Tout n'est pas simple pour autant une fois ce DEMF obtenu. Les salaires proposés dans les centres de médiation sont encore modestes. De plus, le diplôme d'État n'est pas obligatoire pour exercer la médiation familiale en libéral. Et pour une installation en libéral, qui demande, comme toute installation en libéral, plusieurs années, il y a une difficulté supplémentaire : les centres de médiation familiale conventionnés par la CNAF représentent, du fait de leurs tarifs subventionnés, une concurrence économique indéniable, un challenge de plus dans la proposition de service. Enfin, les médiateur(e)s avaient fondé de grands espoirs sur une généralisation de la tentative obligatoire d’information sur la médiation familiale, expérimentée depuis 5 ans dans 11 juridictions. C’eût été un formidable facteur de croissance, mais rien n’indique à ce stade qu’il sera prochainement validé par la Justice.
D’autres formations spécialisées existent, notamment au niveau master, avec des stages obligatoires, comme dans le domaine de la médiation en entreprise par exemple, pratique qui commence à prendre un bel essor depuis quelques années, même si le chemin reste encore long.

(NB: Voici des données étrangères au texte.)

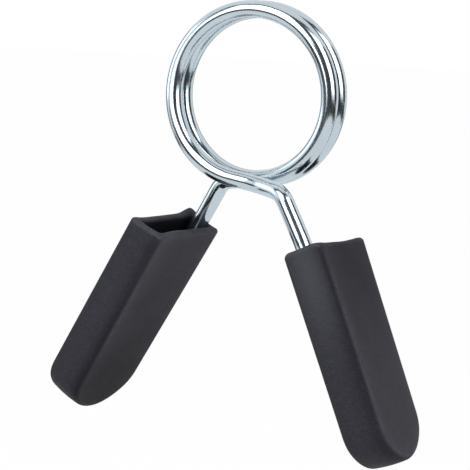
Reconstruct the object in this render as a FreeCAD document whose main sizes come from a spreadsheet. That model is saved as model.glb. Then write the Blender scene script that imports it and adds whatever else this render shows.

Les autres formations, dites généralistes, permettent d’acquérir des connaissances sur le domaine et les outils de la médiation. Ont-elles vocation à former des professionnels ? Elles conduisent souvent à la délivrance d’un diplôme, universitaire ou non. Ces formations n’incluent généralement ni stage pratique ni préparation professionnelle. Moins sélectives, elles produisent chaque année plus de 650 nouveaux diplômé(e)s, qui viennent compléter les effectifs des médiateur(e)s précédemment diplômé(e)s. Certes, tous ces diplômé(e)s ne cherchent pas à exercer la médiation, et peuvent avoir entrepris cette formation au titre d’un autre projet personnel ou professionnel.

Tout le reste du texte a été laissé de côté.